Na passada semana, entre nós, tivemos oportunidade de ter um conhecimento prático deste drama – com pompa e circunstância foi anunciada e realizada, na Faculdade de Direito da Universidade de Lisboa, uma conferência por Bernd Lucke, Professor de Economia na Universidade de Hamburgo e líder do novo partido alemão Alternativa para a Alemanha (AfD). Como era expectável, proliferaram as críticas à União Europeia tal qual a mesma existe. Muitas delas válidas e pertinentes. Assertivas, mesmo. Duas notas, porém, merecem destaque: a assistência conseguiu reunir desde proeminentes figuras da nossa esquerda e extrema-esquerda a relevantes protagonistas da nossa direita e extrema-direita. De permeio, uma mão-cheia de almas intelectualmente honestas, sérias, academicamente relevantes. Unidas, por certo, nas críticas que se escutaram naquela sala. Mas absolutamente incapazes de protagonizarem, pela positiva, uma alternativa credível e politicamente consistente.
Deste drama a União Europeia ainda não se libertou. Nem se afigura plausível que se liberte até ao próximo mês de maio.

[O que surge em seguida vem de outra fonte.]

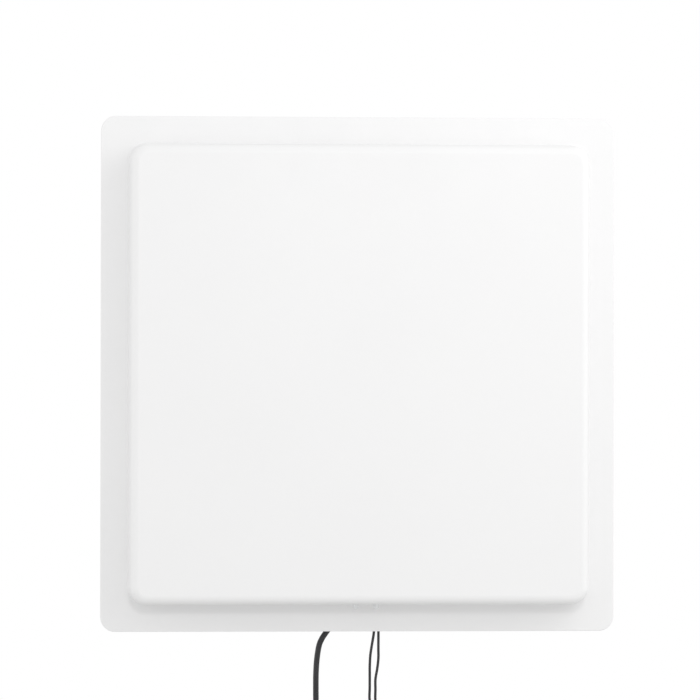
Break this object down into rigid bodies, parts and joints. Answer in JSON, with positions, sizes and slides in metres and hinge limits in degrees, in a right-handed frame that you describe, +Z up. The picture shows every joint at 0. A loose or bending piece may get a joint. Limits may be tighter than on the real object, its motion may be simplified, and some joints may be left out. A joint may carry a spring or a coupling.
{
  "type": "security gate reader panel",
  "caption": "Flat square reader panel of a shop security gate with a raised dome front, hanging cords and a pan and tilt wall bracket.",
  "frame": {"origin": "middle of the wall plate's rear face, where it meets the wall or post", "axes": "+Z up, the panel faces -Y, +X to the right as seen from the front; the wall lies at y = 0"},
  "size_m": [0.445, 0.1865, 0.6595],
  "materials": {
    "white_abs": "satin moulded ABS, fine even grain",
    "grey_abs": "moulded ABS",
    "nylon_white": "turned nylon",
    "black_plastic": "moulded nylon",
    "terminal_blue": "moulded",
    "lens_clear": "clear diffusing light pipe",
    "cord_pvc": "semi-gloss PVC sheath",
    "seal_rubber": "matte rubber",
    "galvanised_steel": "light grey powder coat on steel",
    "zinc_fasteners": "zinc plated",
    "aluminium_plate": "mill finish sheet",
    "brass": "plain",
    "circuit_board": "solder resist"
  },
  "bodies": {
    "wall": {"wall_plate": "galvanised_steel", "pan_bolt": "zinc_fasteners", "pan_nut": "zinc_fasteners", "pan_washers": "brass"},
    "swivel": {"yoke": "galvanised_steel", "tilt_pivot_bolts": "zinc_fasteners", "tilt_pivot_nuts": "zinc_fasteners", "friction_washers": "brass", "data_lead": "cord_pvc", "data_coil_pack": "cord_pvc", "data_tail": "cord_pvc", "data_tie": "black_plastic", "data_plug": "black_plastic", "power_lead_a": "cord_pvc", "power_lead_b": "cord_pvc", "power_coil_pack": "cord_pvc", "power_tail_a": "cord_pvc", "power_tail_b": "cord_pvc", "power_tie": "black_plastic", "power_plug": "black_plastic"},
    "panel": {"panel_bracket": "galvanised_steel", "bracket_studs": "zinc_fasteners", "lock_bolts": "zinc_fasteners", "m6_nuts": "zinc_fasteners", "back_plate": "aluminium_plate", "cover_gasket": "seal_rubber", "radome_cover": "white_abs", "cover_screws": "zinc_fasteners", "ground_plane": "aluminium_plate", "ground_pillars": "zinc_fasteners", "patch_top_left": "brass", "patch_top_right": "brass", "patch_bottom_left": "brass", "patch_bottom_right": "brass", "patch_spacers": "nylon_white", "feed_pins": "brass", "feed_board": "circuit_board", "reader_board": "circuit_board", "board_standoffs": "brass", "board_screws": "zinc_fasteners", "rf_shield": "aluminium_plate", "board_components": "black_plastic", "terminal_block": "terminal_blue", "beeper": "black_plastic", "rf_jumper": "cord_pvc", "led_bracket": "aluminium_plate", "led_board": "circuit_board", "status_lens_power": "lens_clear", "status_lens_read": "lens_clear", "cable_box": "grey_abs", "cable_box_gasket": "seal_rubber", "cable_box_screws": "zinc_fasteners", "data_gland": "black_plastic", "power_gland": "black_plastic", "gland_nuts": "black_plastic", "data_boot": "seal_rubber", "power_boot": "seal_rubber", "vent_plug": "black_plastic", "earth_screw": "brass"}
  },
  "joints": [
    {"name": "pan", "type": "hinge", "parent": "wall", "child": "swivel", "pos_m": [0, -0.04, 0], "axis": [0, 0, 1], "range_deg": [-20, 20]},
    {"name": "tilt", "type": "hinge", "parent": "swivel", "child": "panel", "pos_m": [0, -0.09, 0], "axis": [1, 0, 0], "range_deg": [-15, 15], "deforming": ["data_lead", "power_lead_a", "power_lead_b"]}
  ]
}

Post scriptum – No passado domingo, por iniciativa do Partido do Povo, de extrema-direita, em referendo popular, os suíços votaram a introdução de limitações à entrada e permanência de emigrantes no país, incluindo os provenientes dos Estados da União Europeia, retornando a um sistema de quotas ou contingentes. Desde logo uma clara injustiça – em muitos sectores económicos, têm sido os emigrantes na Suíça os grandes responsáveis pela onda de prosperidade que o país conhece. Se levarmos em consideração que a Confederação Helvética possui vários acordos com a União, nomeadamente em matéria de liberdade de circulação de pessoas, no âmbito de Schengen, teremos que os mesmos deverão ser alterados e renegociados a curto prazo. É, em toda a sua plenitude, o regresso em força de uma clara manifestação nacionalista que vai afastar a Suíça da Europa da União e fechá-la sobre si mesma. É um mau presságio para o que pode estar por diante. Pode ter sido o primeiro passo no sentido do retorno a uma Europa fechada e nacionalista, derrubando e destruindo um caminho lentamente edificado no último meio século. É pena.